- Dataset excerpt

[start]

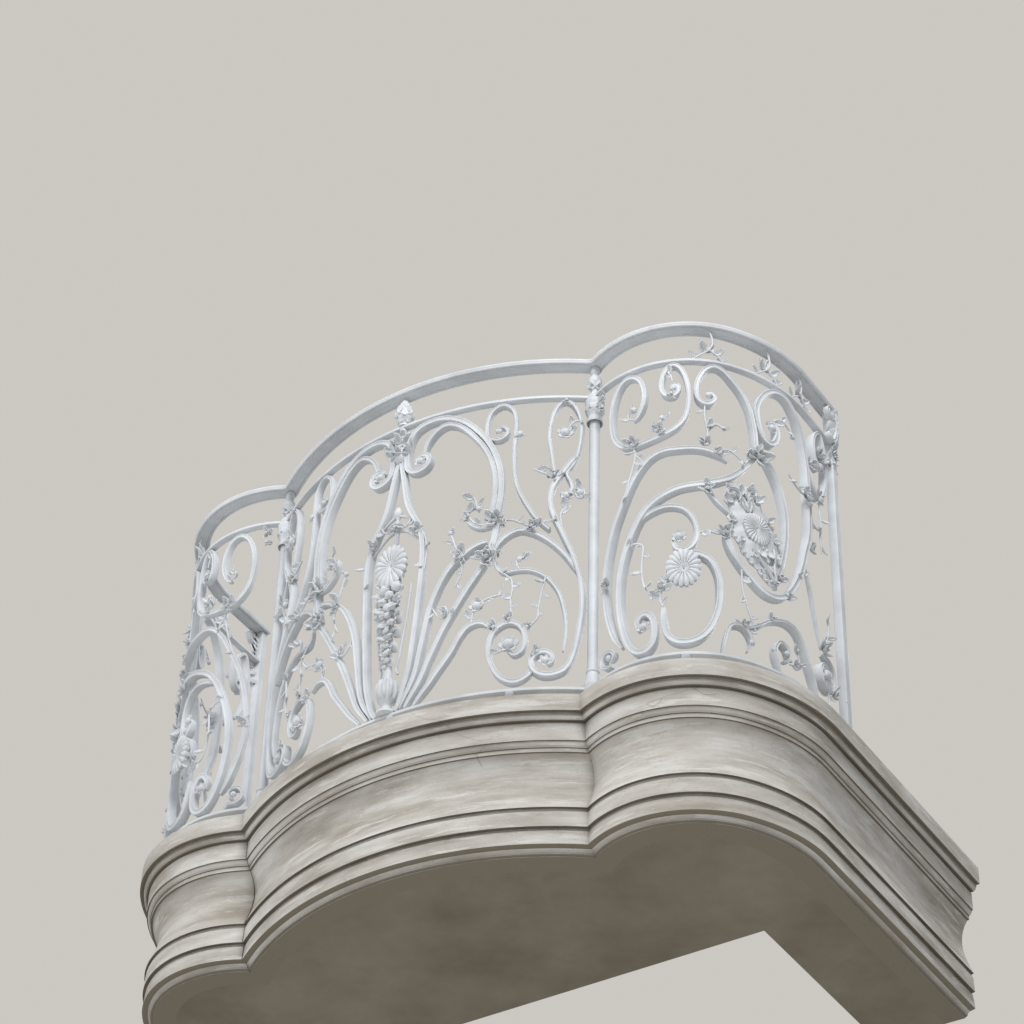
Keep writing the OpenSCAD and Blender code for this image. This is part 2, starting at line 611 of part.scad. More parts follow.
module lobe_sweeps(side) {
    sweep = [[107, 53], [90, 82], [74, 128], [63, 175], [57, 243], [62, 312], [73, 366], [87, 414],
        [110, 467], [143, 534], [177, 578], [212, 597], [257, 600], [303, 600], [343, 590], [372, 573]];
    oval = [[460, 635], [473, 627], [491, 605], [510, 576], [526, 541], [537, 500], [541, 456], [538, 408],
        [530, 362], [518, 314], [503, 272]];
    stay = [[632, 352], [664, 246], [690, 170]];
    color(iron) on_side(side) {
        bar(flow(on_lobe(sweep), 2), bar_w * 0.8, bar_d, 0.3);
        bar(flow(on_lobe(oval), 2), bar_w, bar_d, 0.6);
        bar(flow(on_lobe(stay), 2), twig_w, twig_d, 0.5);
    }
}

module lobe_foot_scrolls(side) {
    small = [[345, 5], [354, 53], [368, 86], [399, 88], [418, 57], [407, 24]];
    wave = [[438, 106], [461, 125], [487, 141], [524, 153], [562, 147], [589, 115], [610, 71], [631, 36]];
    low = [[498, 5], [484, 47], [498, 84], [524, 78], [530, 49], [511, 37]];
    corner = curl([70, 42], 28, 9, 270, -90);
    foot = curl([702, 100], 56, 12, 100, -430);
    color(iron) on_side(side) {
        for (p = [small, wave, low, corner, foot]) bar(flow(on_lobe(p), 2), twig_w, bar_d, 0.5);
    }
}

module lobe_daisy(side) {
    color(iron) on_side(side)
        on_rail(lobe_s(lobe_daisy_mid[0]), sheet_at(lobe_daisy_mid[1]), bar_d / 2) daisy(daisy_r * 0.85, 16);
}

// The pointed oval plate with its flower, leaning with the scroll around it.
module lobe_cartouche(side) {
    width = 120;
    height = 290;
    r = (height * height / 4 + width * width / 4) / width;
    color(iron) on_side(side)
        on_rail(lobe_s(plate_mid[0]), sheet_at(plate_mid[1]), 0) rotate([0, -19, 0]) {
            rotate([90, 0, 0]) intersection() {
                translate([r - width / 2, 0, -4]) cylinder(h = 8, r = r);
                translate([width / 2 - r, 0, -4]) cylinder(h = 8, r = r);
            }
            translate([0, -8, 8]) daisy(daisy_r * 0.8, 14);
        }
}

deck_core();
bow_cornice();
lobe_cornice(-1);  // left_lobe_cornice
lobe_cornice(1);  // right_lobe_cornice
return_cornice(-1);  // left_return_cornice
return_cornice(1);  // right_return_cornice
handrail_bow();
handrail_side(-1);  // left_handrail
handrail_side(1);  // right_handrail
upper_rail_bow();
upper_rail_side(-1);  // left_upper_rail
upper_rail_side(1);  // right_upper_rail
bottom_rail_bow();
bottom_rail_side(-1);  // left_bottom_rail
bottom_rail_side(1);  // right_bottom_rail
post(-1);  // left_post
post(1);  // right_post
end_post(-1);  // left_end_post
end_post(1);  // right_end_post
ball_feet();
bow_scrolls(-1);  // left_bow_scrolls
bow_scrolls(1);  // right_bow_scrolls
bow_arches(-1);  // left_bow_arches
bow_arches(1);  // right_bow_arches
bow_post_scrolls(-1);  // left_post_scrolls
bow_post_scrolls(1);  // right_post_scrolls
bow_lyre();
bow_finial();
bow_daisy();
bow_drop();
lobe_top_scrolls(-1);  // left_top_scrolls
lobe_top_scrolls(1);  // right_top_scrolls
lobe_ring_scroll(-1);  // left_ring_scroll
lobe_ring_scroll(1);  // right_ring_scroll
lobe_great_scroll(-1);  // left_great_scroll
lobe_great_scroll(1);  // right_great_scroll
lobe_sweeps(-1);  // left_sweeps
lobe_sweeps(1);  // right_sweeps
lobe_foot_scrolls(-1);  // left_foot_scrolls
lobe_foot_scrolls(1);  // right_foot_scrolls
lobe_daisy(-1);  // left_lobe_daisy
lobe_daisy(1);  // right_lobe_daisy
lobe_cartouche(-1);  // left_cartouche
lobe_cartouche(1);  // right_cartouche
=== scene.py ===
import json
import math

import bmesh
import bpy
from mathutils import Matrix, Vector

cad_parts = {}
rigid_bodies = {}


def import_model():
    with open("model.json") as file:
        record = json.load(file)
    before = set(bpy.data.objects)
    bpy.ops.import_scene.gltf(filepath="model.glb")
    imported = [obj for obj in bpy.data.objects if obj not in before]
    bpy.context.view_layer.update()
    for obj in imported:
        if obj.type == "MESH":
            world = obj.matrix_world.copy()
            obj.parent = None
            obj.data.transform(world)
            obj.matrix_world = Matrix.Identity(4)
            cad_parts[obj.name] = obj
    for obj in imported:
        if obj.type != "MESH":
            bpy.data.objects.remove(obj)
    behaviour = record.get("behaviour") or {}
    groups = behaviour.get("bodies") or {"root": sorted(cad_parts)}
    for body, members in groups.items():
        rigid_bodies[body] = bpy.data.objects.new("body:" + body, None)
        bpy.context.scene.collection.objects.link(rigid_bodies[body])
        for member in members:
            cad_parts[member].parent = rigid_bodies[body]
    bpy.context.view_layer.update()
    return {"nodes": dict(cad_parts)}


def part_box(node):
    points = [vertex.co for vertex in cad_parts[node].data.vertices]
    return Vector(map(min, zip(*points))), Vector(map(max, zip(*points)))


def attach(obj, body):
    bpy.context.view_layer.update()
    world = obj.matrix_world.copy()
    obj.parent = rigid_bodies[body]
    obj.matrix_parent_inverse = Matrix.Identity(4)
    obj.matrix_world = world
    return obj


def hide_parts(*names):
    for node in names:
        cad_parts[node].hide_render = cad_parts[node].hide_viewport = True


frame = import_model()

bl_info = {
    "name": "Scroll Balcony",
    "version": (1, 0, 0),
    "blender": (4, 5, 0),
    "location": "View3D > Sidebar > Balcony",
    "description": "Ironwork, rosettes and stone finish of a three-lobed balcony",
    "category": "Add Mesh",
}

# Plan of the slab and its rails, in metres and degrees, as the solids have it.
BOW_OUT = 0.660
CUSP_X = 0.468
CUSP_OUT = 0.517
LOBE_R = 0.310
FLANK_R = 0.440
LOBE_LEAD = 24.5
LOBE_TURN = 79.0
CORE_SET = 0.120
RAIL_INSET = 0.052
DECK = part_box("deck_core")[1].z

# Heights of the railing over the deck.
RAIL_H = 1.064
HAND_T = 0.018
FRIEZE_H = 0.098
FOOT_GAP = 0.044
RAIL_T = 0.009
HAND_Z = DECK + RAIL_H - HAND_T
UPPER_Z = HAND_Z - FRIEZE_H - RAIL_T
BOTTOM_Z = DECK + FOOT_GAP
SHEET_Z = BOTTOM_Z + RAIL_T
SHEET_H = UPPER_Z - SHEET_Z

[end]

- To do
Would you quote everything above from the line containing "bow_lyre();" down to the line containing "obj.parent = rigid_bodies[body]"? Include both of those lines and nothing else.

- Solution to this task
bow_lyre();
bow_finial();
bow_daisy();
bow_drop();
lobe_top_scrolls(-1);  // left_top_scrolls
lobe_top_scrolls(1);  // right_top_scrolls
lobe_ring_scroll(-1);  // left_ring_scroll
lobe_ring_scroll(1);  // right_ring_scroll
lobe_great_scroll(-1);  // left_great_scroll
lobe_great_scroll(1);  // right_great_scroll
lobe_sweeps(-1);  // left_sweeps
lobe_sweeps(1);  // right_sweeps
lobe_foot_scrolls(-1);  // left_foot_scrolls
lobe_foot_scrolls(1);  // right_foot_scrolls
lobe_daisy(-1);  // left_lobe_daisy
lobe_daisy(1);  // right_lobe_daisy
lobe_cartouche(-1);  // left_cartouche
lobe_cartouche(1);  // right_cartouche
=== scene.py ===
import json
import math

import bmesh
import bpy
from mathutils import Matrix, Vector

cad_parts = {}
rigid_bodies = {}


def import_model():
    with open("model.json") as file:
        record = json.load(file)
    before = set(bpy.data.objects)
    bpy.ops.import_scene.gltf(filepath="model.glb")
    imported = [obj for obj in bpy.data.objects if obj not in before]
    bpy.context.view_layer.update()
    for obj in imported:
        if obj.type == "MESH":
            world = obj.matrix_world.copy()
            obj.parent = None
            obj.data.transform(world)
            obj.matrix_world = Matrix.Identity(4)
            cad_parts[obj.name] = obj
    for obj in imported:
        if obj.type != "MESH":
            bpy.data.objects.remove(obj)
    behaviour = record.get("behaviour") or {}
    groups = behaviour.get("bodies") or {"root": sorted(cad_parts)}
    for body, members in groups.items():
        rigid_bodies[body] = bpy.data.objects.new("body:" + body, None)
        bpy.context.scene.collection.objects.link(rigid_bodies[body])
        for member in members:
            cad_parts[member].parent = rigid_bodies[body]
    bpy.context.view_layer.update()
    return {"nodes": dict(cad_parts)}


def part_box(node):
    points = [vertex.co for vertex in cad_parts[node].data.vertices]
    return Vector(map(min, zip(*points))), Vector(map(max, zip(*points)))


def attach(obj, body):
    bpy.context.view_layer.update()
    world = obj.matrix_world.copy()
    obj.parent = rigid_bodies[body]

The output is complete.